La elección del 2011 sería momento de la concentración y articulación, hasta volverse casi monolítico el lugar de enunciación: Cristina era la que decía, afirmaba, orientaba. Por abajo, soldados. Enfrente, adversarios. ¿Pidió ella esa obediencia o fue surgiendo por las propias dinámicas políticas, el miedo a que las palabras más libres fueran capturadas, la ociosidad del que espera que otras u otros dirijan, la confianza ciega en los liderazgos o la extendida creencia de que una jefa ve más allá que el resto y mucho más si está a la izquierda de la sociedad?

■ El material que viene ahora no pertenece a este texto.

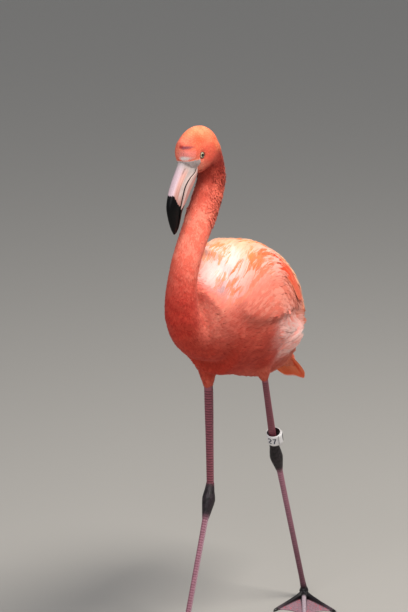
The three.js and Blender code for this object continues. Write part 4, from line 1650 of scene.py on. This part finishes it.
# The leg band.
band = {
    "raised": 48.5,
    "shift": (-1, 4.8, 0),
    "inner": 11.8,
    "wall": 1.4,
    "height": 24,
    "round": 0.5,
    "lap": {"from": 64, "to": 128, "gap": 0.9},
    # clip: a dark strip near the end of the lap, painted shade in the gap under the lapped end
    "clip": {"at": 112, "half": 11, "tall": 17, "thick": 2.6, "sunk": 0.4},
    "digitsAt": 10,
    "digitWidth": 2.7,
    "digits": [  # strokes, as millimetres to the right and up on the band
        [
            (-7.6, 2.6), (-6.8, 4.7), (-4.6, 5.6), (-2.4, 4.6),
            (-1.9, 2.4), (-3.2, 0), (-6.0, -3.0), (-7.6, -5.2),
        ],
        [(-7.9, -5.2), (-1.6, -5.2)],
        [(1.4, 5.2), (7.6, 5.2)],
        [(7.3, 5.2), (5.4, 1.2), (4.2, -2.2), (3.6, -5.9)],
    ],
    # clip is the tone of the painted shade in the gap under the lapped end
    "tones": {"ring": "EDEAEA", "inside": "2A2628", "digit": "1B2440", "clip": "121012"},
}
bandTones = palette(band["tones"])
legTop, ankle = (np.array(legs["left"]["line"][i], float) for i in (0, 2))
bandAxis = unit(legTop - ankle)
bandMiddle = ankle + bandAxis * band["raised"] + np.array(band["shift"])


def onBand(azimuth, radius, height):
    # azimuth in degrees round the leg from the front, towards the bird's left
    front = unit(np.array([0, -1, 0]) - bandAxis * -bandAxis[1])
    leftward = np.cross(front, bandAxis)
    leftward *= np.sign(leftward[0])
    a = np.radians(azimuth)[:, None]
    out = np.cos(a) * front + np.sin(a) * leftward
    place = bandMiddle + out * np.asarray(radius)[:, None] + bandAxis * np.asarray(height)[:, None]
    return (place + floorBase) * mm


def hoop(inner, outer, half, start, end):
    # a flat ring, or part of one, whose section runs round a rounded box
    corner = band["round"]
    loop = np.array([
        (inner, -half + corner), (inner, half - corner), (inner + corner, half), (outer - corner, half),
        (outer, half - corner), (outer, -half + corner), (outer - corner, -half), (inner + corner, -half),
        (inner, -half + corner),
    ])

    def place(u, v):
        spot = np.clip(v, 0, 1) * (len(loop) - 1)
        low = np.minimum(spot.astype(int), len(loop) - 2)
        section = loop[low] + (loop[low + 1] - loop[low]) * (spot - low)[:, None]
        closing = ramp(np.minimum(u, 1 - u), 0, 0.02) if end - start < 360 else np.ones_like(u)
        middle = np.array([(inner + outer) / 2, 0])
        section = middle + (section - middle) * closing[:, None]
        # dark on the inside, partly the ring's own dark inner layer and partly painted shade
        shade = mixed(bandTones["inside"], bandTones["ring"], section[:, 0] > inner + 0.2)
        shade *= (1 - 0.05 * ramp(wobble(np.stack([u * 60, v * 8, u * 0], 1), 3, 71), 0.2, 1))[:, None]
        return onBand(start + (end - start) * u, section[:, 0], section[:, 1]), shade

    return place


def stroke(line, radius):
    line = np.array(line, float)

    def place(u, v):
        if len(line) > 2:
            centre, ahead = curved(line, u), curved(line, u + 0.02) - curved(line, u - 0.02)
        else:
            ahead = np.tile(line[1] - line[0], (len(u), 1))
            centre = line[0] + ahead * u[:, None]
        ahead = unit(ahead)
        aside = np.stack([-ahead[:, 1], ahead[:, 0]], 1)
        spot = centre + aside * ((v - 0.5) * band["digitWidth"])[:, None]
        height = 0.12 - 0.4 * (np.abs(v - 0.5) > 0.49)  # the edges dip into the ring
        azimuth = band["digitsAt"] + np.degrees(spot[:, 0] / radius)
        return onBand(azimuth, radius + height, spot[:, 1]), np.tile(bandTones["digit"], (len(u), 1))

    return place


plastic = hornMaterial("plastic", 0.35, 0.1, 260, 0.00005, 0.4)
inner, outer, half = band["inner"], band["inner"] + band["wall"], band["height"] / 2
lap, clip = band["lap"], band["clip"]
aroundLeg = hoop(inner, outer, half, 0, 360)
overLap = hoop(outer + lap["gap"], outer + lap["gap"] + band["wall"], half, lap["from"], lap["to"])
start, end = clip["at"] - clip["half"], clip["at"] + clip["half"]
onLap = hoop(outer - clip["sunk"], outer + clip["thick"], clip["tall"] / 2, start, end)


# the dark strip is painted shade in the gap under the lapped end
def gapShadePlace(u, v):
    return onLap(u, v)[0], np.tile(bandTones["clip"], (len(u), 1))


ring = joined(
    "band_ring", [sheet("ring", 120, 40, aroundLeg, plastic), sheet("lap", 40, 40, overLap, plastic)]
)
gapShadePiece = sheet("band_gap_shade", 20, 40, gapShadePlace, plastic)
strokes = [sheet("digit", 24, 8, stroke(line, outer), plastic) for line in band["digits"]]
digits = joined("band_digits", strokes)
for piece in (ring, gapShadePiece, digits):
    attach(piece, "root")
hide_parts("leg_band")
print("band")


# Camera, floor and lights.
view = {
    "azimuth": 28,
    "elevation": 16,
    "distance": 3800,
    "aim": (-9, 17, 602.5),  # the point that the framing is set on
    "right": 0.0539216,  # where it stands in the render, as shares of its height
    "up": 0.00163399,
    "lens": 127.73,
    "sensor": 36,
}


def bearing(azimuth, elevation):
    a, e = math.radians(azimuth), math.radians(elevation)
    return Vector((math.sin(a) * math.cos(e), -math.cos(a) * math.cos(e), math.sin(e)))


def placed(name, data, location, behind):
    # behind is the direction away from what the lamp or camera looks at
    item = bpy.data.objects.new(name, data)
    item.location = location
    item.rotation_euler = (-behind).to_track_quat("-Z", "Y").to_euler()
    bpy.context.scene.collection.objects.link(item)
    return item


def makeCamera():
    back = bearing(view["azimuth"], view["elevation"])
    right = Vector((0, 0, 1)).cross(back).normalized()
    up = back.cross(right)
    reach = view["distance"] * mm * view["sensor"] / view["lens"]
    data = bpy.data.cameras.new("camera")
    data.lens = view["lens"]
    data.sensor_width = view["sensor"]
    aim = Vector(toFrame(view["aim"])) - right * view["right"] * reach - up * view["up"] * reach
    bpy.context.scene.camera = placed("camera", data, aim + back * view["distance"] * mm, back)


makeCamera()

studio = {
    "floorSize": 60.0,
    "floorTone": (0.42, 0.4, 0.37, 1),
    "sky": (0.92, 0.95, 1.0, 1),
    "skyStrength": 0.38,
    "aim": (0, 0, 0.6),
    "lamps": {  # azimuth and elevation that the light comes from, distance, size, watts and colour
        "key": (94, 63, 2.6, 1.0, 74, (1, 0.96, 0.9)),
        "fill": (8, 36, 3.2, 2.2, 42, (0.97, 0.98, 1)),
    },
}


def makeStudio():
    bm = bmesh.new()
    bmesh.ops.create_grid(bm, x_segments=1, y_segments=1, size=studio["floorSize"] / 2)
    paleFloor = newMaterial("paleFloor", {"Base Color": studio["floorTone"], "Roughness": 0.9})
    pieceOf("floor", bm, paleFloor)
    world = bpy.data.worlds.new("sky")
    world.use_nodes = True
    background = world.node_tree.nodes["Background"]
    setInputs(background, {"Color": studio["sky"], "Strength": studio["skyStrength"]})
    bpy.context.scene.world = world
    for name, (azimuth, elevation, distance, size, power, colour) in studio["lamps"].items():
        toward = bearing(azimuth, elevation)
        data = bpy.data.lights.new(name, "AREA")
        data.size = size
        data.energy = power
        data.color = colour
        placed(name, data, Vector(studio["aim"]) + toward * distance, toward)


makeStudio()
bpy.context.scene.view_settings.view_transform = "Standard"
bpy.context.view_layer.update()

Ella lideró un movimiento que soñaba metáforas bélicas mientras cultivaba un discurso del amor. Ambas cosas eran ciertas, porque el kichnerismo desplegó el discurso agonístico de la pelea mientras gobernaba en el sentido de generar mediaciones entre las partes conflictivas del antagonismo social. La novedad de lo que ocurrió requerirá muchas narraciones y tejidos, críticas y reflexiones. Quizás la huella más honda no se vea a primera vista y tenga que ver con la inscripción de un tipo de poder y de enunciación que habilita modos más libres de hablar y de sentir. Dije, el año de la movilización de Ni una menos, pero también es el año en que el kirchnerismo mientras perdía las elecciones conjugaba una fuerza social inédita que mezclaba en sus mismas formas expresivas y organizativas lo político, lo íntimo y lo festivo, el año en que cada ocasión de encuentro fue aprovechada para el reconocimiento común. Es decir, el año en que mientras la fuerza que gobernó el Estado empezaba su retirada, parecía más viva que nunca en los cuerpos de sus entusiastas. A eso se le pone un nombre más bien feo, o muy feo, el de empoderados. Feo pero por ahora nombra algo fundamental: que cada quien anda con el bastón de mando en su mochila, aunque ella se lo tenga que entregar, en algún lugar desconocido de la Mancha, al presidente electo. Y eso, entre tantas preocupaciones y tristezas, nos despierta una sonrisa de complicidad y un cosquilleo amoroso en los cuerpos.